I am not totally opposed to the idea of going outside of hockey. I don’t think you need to be an NHL-lifer to have an understanding or knowledge of the game that can make you a good general manager.

There are aspects to that job that go beyond simply identifying talent and scouting players.

Negotiations, salary cap management, building an identity, organizational structure, and analytics are all things that translate across sports. If you are good at those things in one sports front office, it stands to reason you would be good at it in another. Plus, most general managers are not making decisions entirely on their own anyway (even if they are the final yes or no voice) and there is always going to be a team of people involved in the process.

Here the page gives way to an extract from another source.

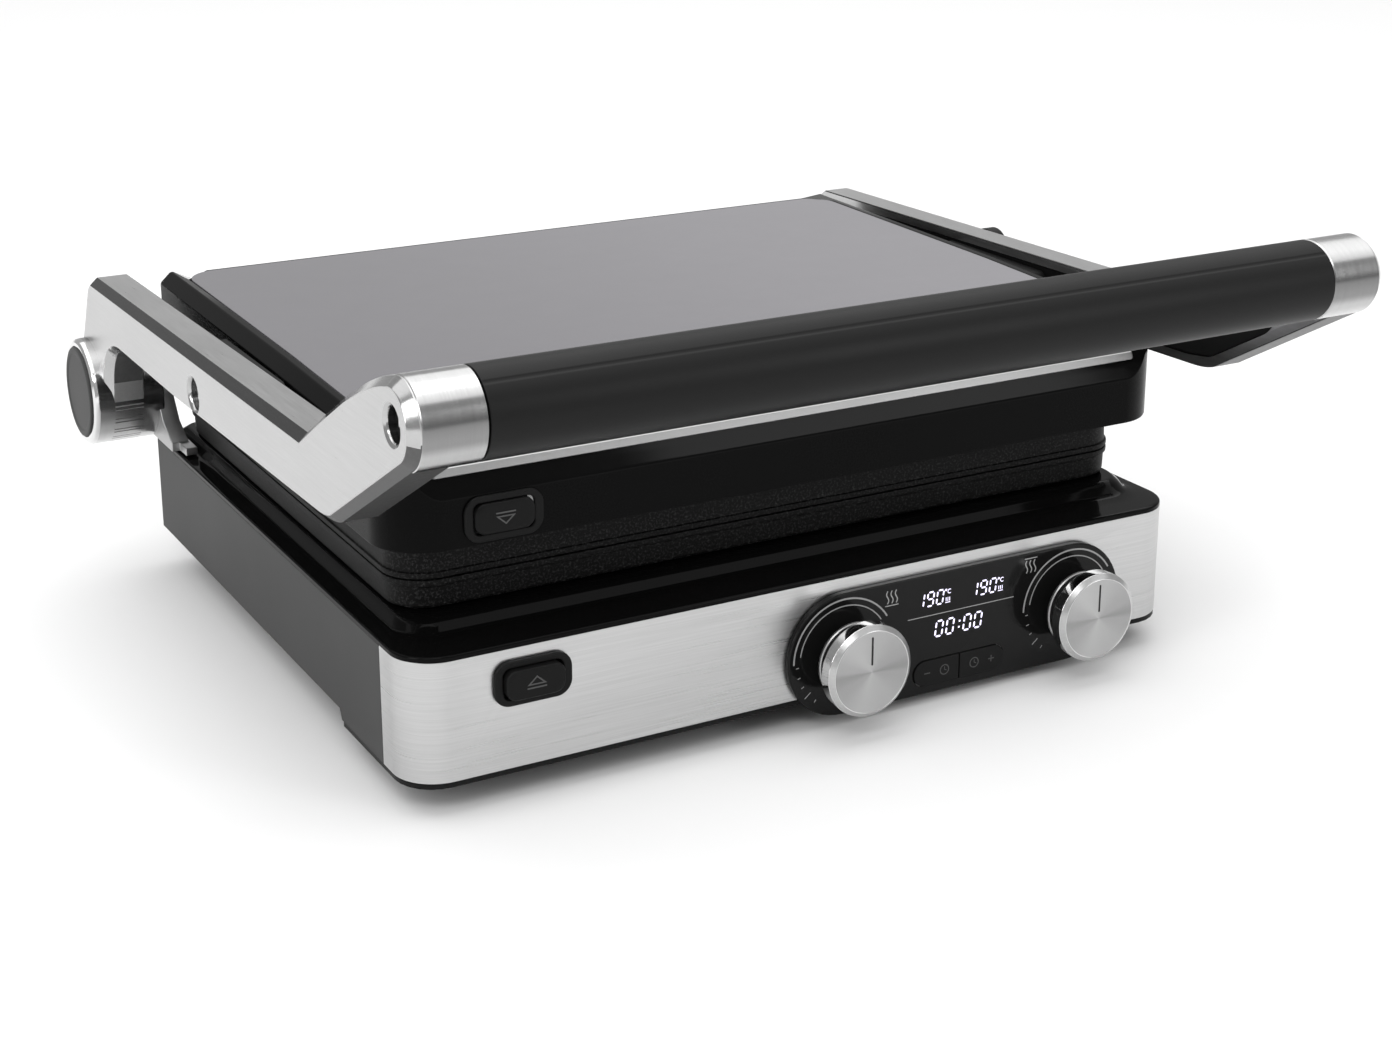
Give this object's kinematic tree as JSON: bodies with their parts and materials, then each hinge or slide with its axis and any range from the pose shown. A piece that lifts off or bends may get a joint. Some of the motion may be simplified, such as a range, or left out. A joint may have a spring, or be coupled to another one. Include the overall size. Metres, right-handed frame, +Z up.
{
  "type": "contact grill",
  "caption": "Contact grill with a floating lid on two cast arms, ribbed plates, front controls with two knobs and a drip tray.",
  "frame": {"origin": "on the table under the middle of the closed grill", "axes": "+X right as seen from the front, +Y towards the hinges, +Z up"},
  "size_m": [0.386, 0.381, 0.1757],
  "materials": {
    "steel": "brushed along its length",
    "polished": "polished",
    "cast": "satin, brushed",
    "dark_glass": "reflective grey sheet",
    "gloss_black": "gloss",
    "satin_black": "satin",
    "grip_black": "fine grain",
    "charcoal": "satin",
    "non_stick": "speckled non-stick coat on cast metal",
    "rubber": "matt",
    "board": "circuit board",
    "display": "smoked window with lit digits"
  },
  "bodies": {
    "base": {"base_tub": "satin_black", "front_panel": "steel", "side_panel_right": "charcoal", "side_panel_left": "charcoal", "deck": "gloss_black", "foot_front_left": "rubber", "foot_rear_left": "rubber", "foot_front_right": "rubber", "foot_rear_right": "rubber", "cord_gland": "rubber", "lower_reflector": "steel", "lower_heating_element": "cast", "lower_plate": "non_stick", "control_fascia": "gloss_black", "display_window": "display", "display_board": "board", "encoder_left": "cast", "encoder_right": "cast", "control_board": "board", "lower_release_bezel": "satin_black", "hinge_bracket_right": "cast", "hinge_bracket_left": "cast", "hinge_pin_right": "polished", "hinge_pin_left": "polished"},
    "arms": {"arm_right": "cast", "arm_left": "cast", "arm_liner_right": "satin_black", "arm_liner_left": "satin_black", "pivot_block_right": "satin_black", "pivot_block_left": "satin_black", "lid_pivot_pin_right": "polished", "lid_pivot_pin_left": "polished", "hub_cap_right": "charcoal", "hub_cap_left": "charcoal", "handle_screw_right": "polished", "handle_screw_left": "polished", "handle_grip": "grip_black", "handle_core": "steel"},
    "lid": {"lid_shell": "gloss_black", "lid_top_panel": "dark_glass", "lid_trim": "polished", "upper_plate": "non_stick", "upper_reflector": "steel", "upper_heating_element": "cast", "upper_release_bezel": "satin_black"},
    "knob_left": {"knob_left": "steel", "knob_shaft_left": "cast"},
    "knob_right": {"knob_right": "steel", "knob_shaft_right": "cast"},
    "timer_minus": {"timer_minus_button": "satin_black"},
    "timer_plus": {"timer_plus_button": "satin_black"},
    "lower_release": {"lower_release_button": "satin_black", "lower_release_latch": "cast"},
    "upper_release": {"upper_release_button": "satin_black", "upper_release_latch": "cast"},
    "hinge_release": {"hinge_release_lever": "satin_black"},
    "tray": {"drip_tray": "satin_black"}
  },
  "joints": [
    {"name": "arm_pivot", "type": "hinge", "parent": "base", "child": "arms", "pos_m": [0, 0.168, 0.0803], "axis": [-1, 0, 0], "range_deg": [0, 177]},
    {"name": "lid_float", "type": "hinge", "parent": "arms", "child": "lid", "pos_m": [0, 0.02, 0.1178], "axis": [-1, 0, 0], "range_deg": [0, 3.01]},
    {"name": "knob_left_turn", "type": "hinge", "parent": "base", "child": "knob_left", "pos_m": [0.0065, -0.125, 0.0276], "axis": [0, 1, 0], "range_deg": [-125, 60]},
    {"name": "knob_right_turn", "type": "hinge", "parent": "base", "child": "knob_right", "pos_m": [0.1085, -0.125, 0.0276], "axis": [0, 1, 0], "range_deg": [-125, 60]},
    {"name": "timer_minus_press", "type": "slide", "parent": "base", "child": "timer_minus", "axis": [0, 1, 0], "range_m": [0, 0.0006], "stiffness_N_per_m": 600},
    {"name": "timer_plus_press", "type": "slide", "parent": "base", "child": "timer_plus", "axis": [0, 1, 0], "range_m": [0, 0.0006], "stiffness_N_per_m": 600},
    {"name": "lower_release_press", "type": "slide", "parent": "base", "child": "lower_release", "axis": [0, 1, 0], "range_m": [0, 0.003], "stiffness_N_per_m": 500},
    {"name": "upper_release_press", "type": "slide", "parent": "lid", "child": "upper_release", "axis": [0, 1, 0], "range_m": [0, 0.002], "stiffness_N_per_m": 500},
    {"name": "hinge_release_turn", "type": "hinge", "parent": "arms", "child": "hinge_release", "pos_m": [0.187, 0.05, 0.1218], "axis": [1, 0, 0], "range_deg": [0, 20], "stiffness_Nm_per_rad": 0.05},
    {"name": "tray_slide", "type": "slide", "parent": "base", "child": "tray", "axis": [0, 1, 0], "range_m": [0, 0.11]}
  ],
  "couplings": [
    {"joint": "lid_float", "follows": "arm_pivot", "ratio": 0.016949}
  ]
}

I don’t think they are going to take somebody in an analytics position and promote them directly to running an entire team (which would be the Tyler Dellow or Sam Ventura route from Rossi’s list), and I am not sure I would want to see that, either. I am not saying they can’t be general managers or won’t be general managers, but again, there are other aspects to that job that go beyond just scouting or just analytics. Some management experience is important.

The most intriguing name that combines an unconventional approach, as well as having experience actually doing the day-to-day runnings of a team, remains Eric Tulsky in Carolina, who was mentioned by both Rossi and Friedman as somebody that could be on the Penguins’ radar.

His analytics work speaks for itself, and I also love the idea of somebody that used to write for Broad Street Hockey working his way up the ranks to running an NHL team. He also has assistant general manager experience and has, presumably, had a major hand in running the management side of one of the league’s best teams.

No matter who it is, this might be one of the most significant hirings in recent franchise history as they determine the path of the franchise for both the remaining years of the Crosby-Malkin-Letang era, and set the stage for what it looks like when they eventually retire.